How many words is a 5-minute speech?
At a natural speaking pace of 130–150 words per minute, a 5-minute speech runs 650–750 words.
Words per minute of speaking
Conversational speech runs 120–150 words per minute. Presenters aiming for clarity — TED speakers, keynote presenters — average near 130 wpm, slower than everyday conversation because pauses do real work in front of an audience.

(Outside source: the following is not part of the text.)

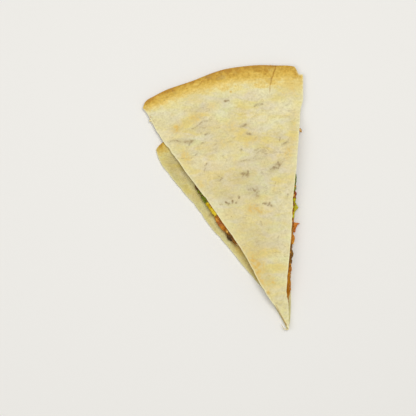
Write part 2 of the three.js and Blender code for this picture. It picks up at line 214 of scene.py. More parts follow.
def choose(piece, kind, chosen):
    """Edit mode with only these vertices, edges or faces selected: one truth value for each of them."""
    bpy.ops.object.mode_set(mode="EDIT")
    bpy.ops.mesh.select_mode(type=kind)
    bpy.ops.mesh.select_all(action="DESELECT")
    bpy.ops.object.mode_set(mode="OBJECT")
    parts = {"VERT": piece.data.vertices, "EDGE": piece.data.edges, "FACE": piece.data.polygons}[kind]
    parts.foreach_set("select", chosen)
    bpy.ops.object.mode_set(mode="EDIT")


print("facets to work on:", sum(len(node.data.polygons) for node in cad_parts.values()))

# %% A merged copy


def copy_of(node, name):
    """A merged copy of a solid, at the same place."""
    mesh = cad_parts[node].data.copy()
    mesh.materials.clear()
    while mesh.uv_layers:
        mesh.uv_layers.remove(mesh.uv_layers[0])
    piece = bpy.data.objects.new(name, mesh)
    bpy.context.collection.objects.link(piece)
    only(piece)
    bpy.ops.mesh.customdata_custom_splitnormals_clear()
    bpy.ops.object.mode_set(mode="EDIT")
    bpy.ops.mesh.select_all(action="SELECT")
    bpy.ops.mesh.remove_doubles(threshold=0.01 * MM)
    bpy.ops.object.mode_set(mode="OBJECT")
    return piece


print("names start with:", ", ".join(sorted({node.split("_")[0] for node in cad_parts})))

# %% Tables of a mesh


def table_of(parts, what):
    """One vector of each vertex or face, as a table of numbers."""
    values = np.zeros(len(parts) * 3)
    parts.foreach_get(what, values)
    return values.reshape(-1, 3)


def points_of(piece):
    """The piece's vertices and their normals."""
    return table_of(piece.data.vertices, "co"), table_of(piece.data.vertices, "normal")


def faces_of(piece):
    """The middles of the piece's faces and their normals."""
    return table_of(piece.data.polygons, "center"), table_of(piece.data.polygons, "normal")


def from_tip(places):
    """Places in millimetres from the tip, as every list here gives them."""
    return (places - np.array(TIP)) / MM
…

Nerves speed people up: most first-time speakers deliver 10–20% faster on stage than in rehearsal. Writing to the short end of the range builds in insurance.
Rehearsing to time
The word count gets you close; a timed read-through gets you exact. Read the speech aloud, standing, at performance volume — silent reading pace is roughly 60% faster and will mislead you. If you land over time, cut whole points rather than compressing sentences: a 5-minute speech holds two or three points well, five badly.
Speech length quick reference (at ~140 wpm)
| 1-minute speech | 130–150 words |
| 3-minute speech | 390–450 words |
| 5-minute speech | 650–750 words |
| 10-minute speech | 1,300–1,500 words |
| 15-minute speech (TED max) | 1,950–2,250 words |
| 30-minute keynote | 3,900–4,500 words |
Convert your word count to minutes
How many words is a 2-minute speech?
About 260–300 words at a natural pace. That's roughly one typed page, double-spaced — enough for one clear point, a supporting example, and a closing line.
Is it better to run short or long?
Short, always. Nobody has ever complained that a speech ended a minute early. Running long steals time from whatever follows and forces you to rush the ending — the part audiences remember most.